I therefore needed an approach that would combine the various benefits that the existing community activities have, focus them a little more to public sector workers, while still being able to pass on the learning aspects to people at all stages of their Tableau journey, and so I needed to start scraping the internet for publicly available, public-sector-oriented (for the most part) data.


Now a lot of people may stop me here and bring up the fact that classroom training exists… I do believe that classroom training has a part to play when learning Tableau, especially in the early stages as it gives a great overview of the product and the functionality (and we’ve had some brilliant experiences with The Information Lab who deliver our classroom based training), however I do believe it can be very limiting. Everyone has a unique (or at least categorised) learning style, and for some, I do concede that classroom training will be more beneficial, but in my, and many colleagues experience, the only real way to properly learn an application is through doing. And it helps if what you are doing, is at least in some way related to your job, or is on a subject you can form a connection with (note I didn’t always stick to this formula – I think I used satellite launch data for one of them – hey I think it’s cool at least).

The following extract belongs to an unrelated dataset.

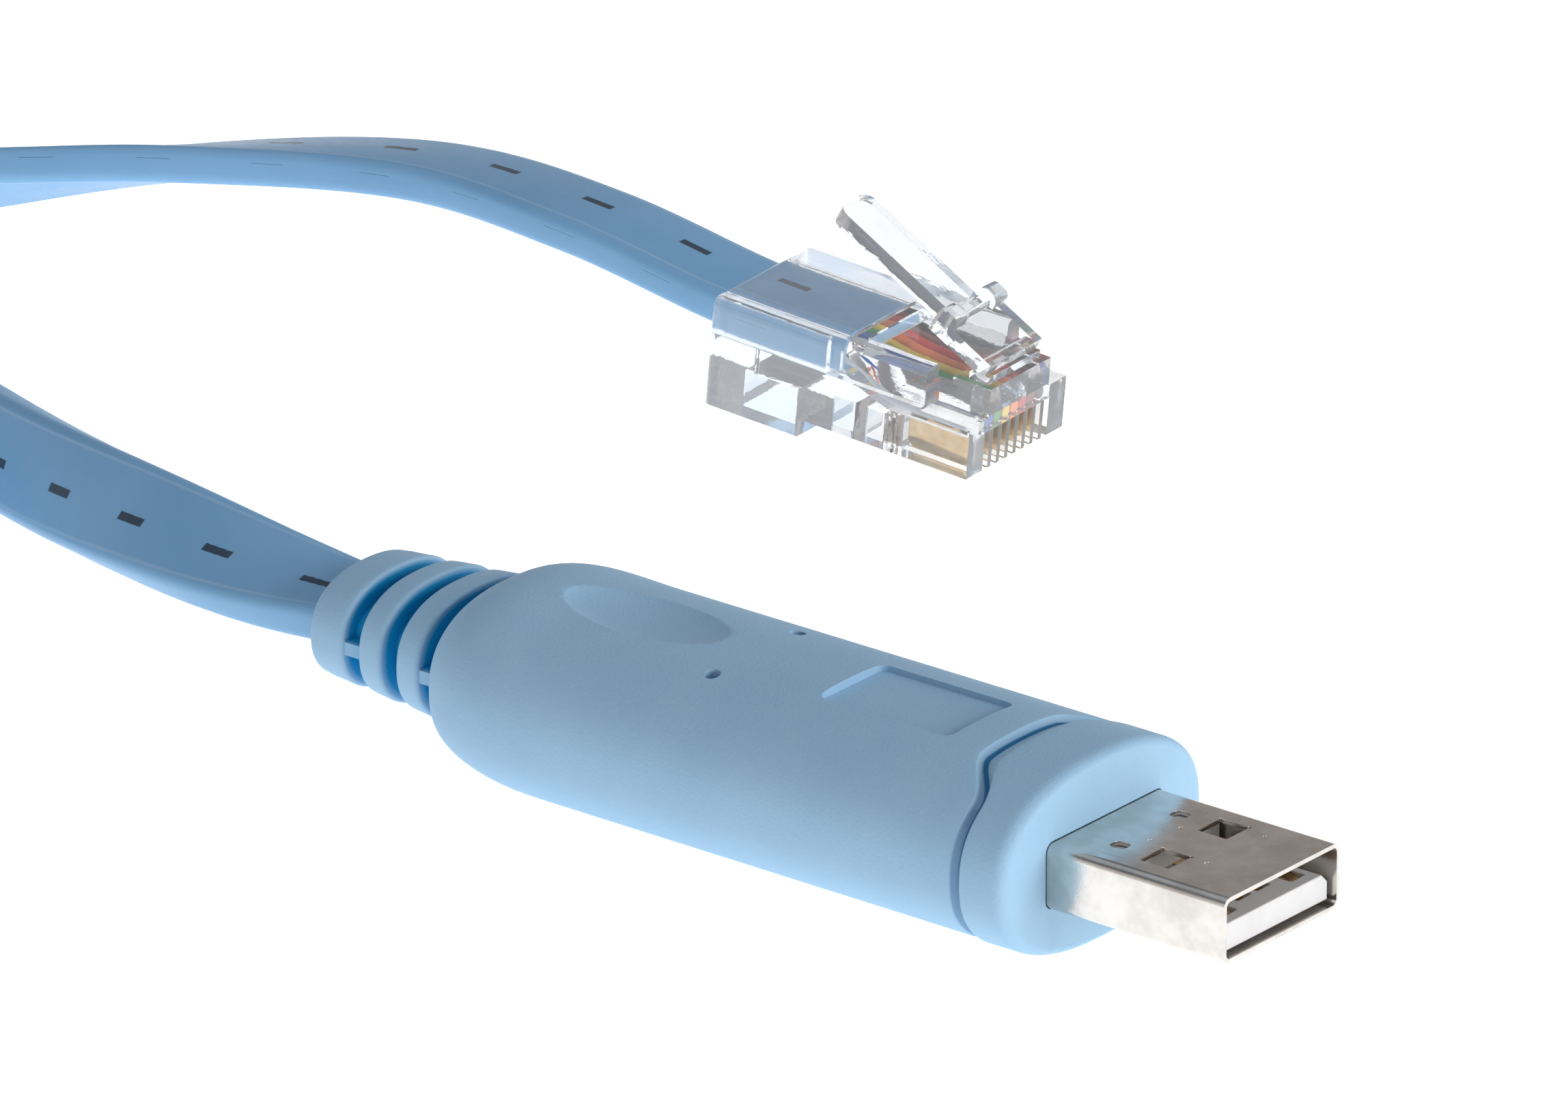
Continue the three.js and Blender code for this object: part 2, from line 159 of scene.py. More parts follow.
# %% Picking parts in edit mode
def pick(piece, kind, test):
    """In edit mode, selects the vertices, edges or faces whose middle passes the test."""
    bpy.ops.mesh.select_mode(type=kind)
    bpy.ops.mesh.select_all(action="DESELECT")
    mesh = bmesh.from_edit_mesh(piece.data)
    parts = {"VERT": mesh.verts, "EDGE": mesh.edges, "FACE": mesh.faces}[kind]
    for part in parts:
        if kind == "VERT":
            middle = part.co
        elif kind == "EDGE":
            middle = (part.verts[0].co + part.verts[1].co) / 2
        else:
            middle = part.calc_center_median()
        part.select_set(test(middle))
    mesh.select_flush_mode()
    bmesh.update_edit_mesh(piece.data)


# %% Blocks and rods
def block(name, low, high):
    """A box from its low corner to its high corner."""
    low, high = Vector(low), Vector(high)
    bpy.ops.mesh.primitive_cube_add(size=1, location=(low + high) / 2)
    piece = bpy.context.object
    piece.name = name
    piece.scale = high - low
    return settle(piece)


def rod(name, start, end, radius, sides=24):
    """A round bar between two points."""
    start, end = Vector(start), Vector(end)
    along = end - start
    bpy.ops.mesh.primitive_cylinder_add(
        vertices=sides, radius=radius, depth=along.length, location=(start + end) / 2,
        rotation=along.to_track_quat("Z", "Y").to_euler(),
    )
    piece = bpy.context.object
    piece.name = name
    return settle(piece)


# %% A smooth rise, and the distance that counts as touching
TOUCH = 1e-6


def smoothstep(low, high, value):
    """0 below low, 1 above high, and a smooth rise between them."""
    t = min(max((value - low) / (high - low), 0), 1)
    return t * t * (3 - 2 * t)


# %% [markdown]
# ## The sizes that every cell shares
# They are the driving sizes of the CAD model. What the CAD model can tell by itself, such as where
# the metal shell starts, is read from its nodes.

# %% Shared sizes
shell_low, shell_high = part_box("usb_shell")
mould_low, mould_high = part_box("usb_overmould")
FRONT_X = mould_high.x
TAIL_X = mould_low.x
AXIS_Z = (mould_low.z + mould_high.z) / 2

CABLE_WIDTH = 7.4 * MM
CABLE_THICK = 2.6 * MM
RELIEF_RISE = 0.5 * MM

PLUG_WIDTH = 11.68 * MM
PLUG_LONG = 21.46 * MM
PLUG_HEIGHT = 8.0 * MM
PLUG_STEP = 1.3 * MM
STEP_AT = 7.8 * MM
ENTRY_Z = 5.9 * MM
JACKET_END = 10.0 * MM

plug_pitch = math.atan2(PLUG_STEP, PLUG_LONG - STEP_AT)
plug_frame = (
    Matrix.Translation((-53.15 * MM, 59.9 * MM, STEP_AT * math.sin(plug_pitch)))
    @ Matrix.Rotation(math.radians(4.2), 4, "Z")
    @ Matrix.Rotation(plug_pitch, 4, "Y")
)
print("the plug noses down by", round(math.degrees(plug_pitch), 1), "degrees")


def in_plug(x, y, z):
    """A point of the plug's own frame, in the frame of the whole model."""
    return plug_frame @ Vector((x, y, z))


# %% [markdown]
# ## The camera
# The photograph is a telephoto view from the front right, a little above the cable. A long lens a
# good metre away keeps the long edges of both plugs nearly parallel, as they are there.

# %% Camera
AIM = Vector((-32.95, 38.2, 0)) * MM
AZIMUTH = math.radians(38.6)
ELEVATION = math.radians(22.3)
DISTANCE = 1.2
PIXELS_PER_MM = 22.03
PHOTO_WIDTH = 2296
SENSOR = 36.0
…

The other side of the PSP coin is, of course, time. People (thanks in part to certain media outlets with specific agendas) have an idea of public sector workers that they sit around getting fat on taxpayers money, otherwise living a life of luxury, and let me tell you – after 10 years of pay freezes, budget cuts and reorganisations, the state of most local authorities is that they are barely surviving with the absolute minimum number of staff they can to achieve what they are legislatively required to do, working long hours on often thankless tasks.


So the solution I needed was to help people up-skill themselves, while being able to relate their learning at least in some way to their job, and for it not to take them away from said job for too long, and the solution to this was Tableau Bitesize. The intention is for these small challenges to be completed whenever someone has a 10, 15 or 20 minute window spare, to dive in to a particular piece of functionality or type of chart. Obviously from time to time, this would vary (some of them being much longer), but the essence remains the same – this should be doable without taking you significantly away from your day to day activities.

With this in mind, I planned to start releasing these ‘challenges’ on a Monday. I would publish the viz to our internal Tableau Jive pages and ‘challenge’ the community to recreate these. As such, I disabled the ability to download the workbooks – they were on their own (for now) but could comment and engage via the forums. I would then post up a how-to step by step guide on the Friday (sometimes the following Friday if it was a slightly trickier challenge) and re-enable the download functionality. We then built up a repository of all of the challenges so staff could use them either for their own development, as and when they had time, or to direct new starters to so they could get their heads round some of the possibilities of Tableau.


Having continued this for nearly the past year (taking breaks every now and then as my schedule allowed), I’ve decided that I shouldn’t restrict the availability of this to just my colleagues within Surrey, it’s time to start sharing these with the wider global community, and so that’s the point of this post.


I will likely not post all the challenges, as some have become superseded due to new developments in subsequent releases of Tableau Desktop (spoiler - parameter actions changed my life), but I’m hoping there will be bits and pieces that might help! It’s also unlikely I will be posting them in the same ‘challenge’ format, and will instead publish a series of ‘how-to’ blogs. I hope you enjoy the first instalment which will be looking at Set Actions!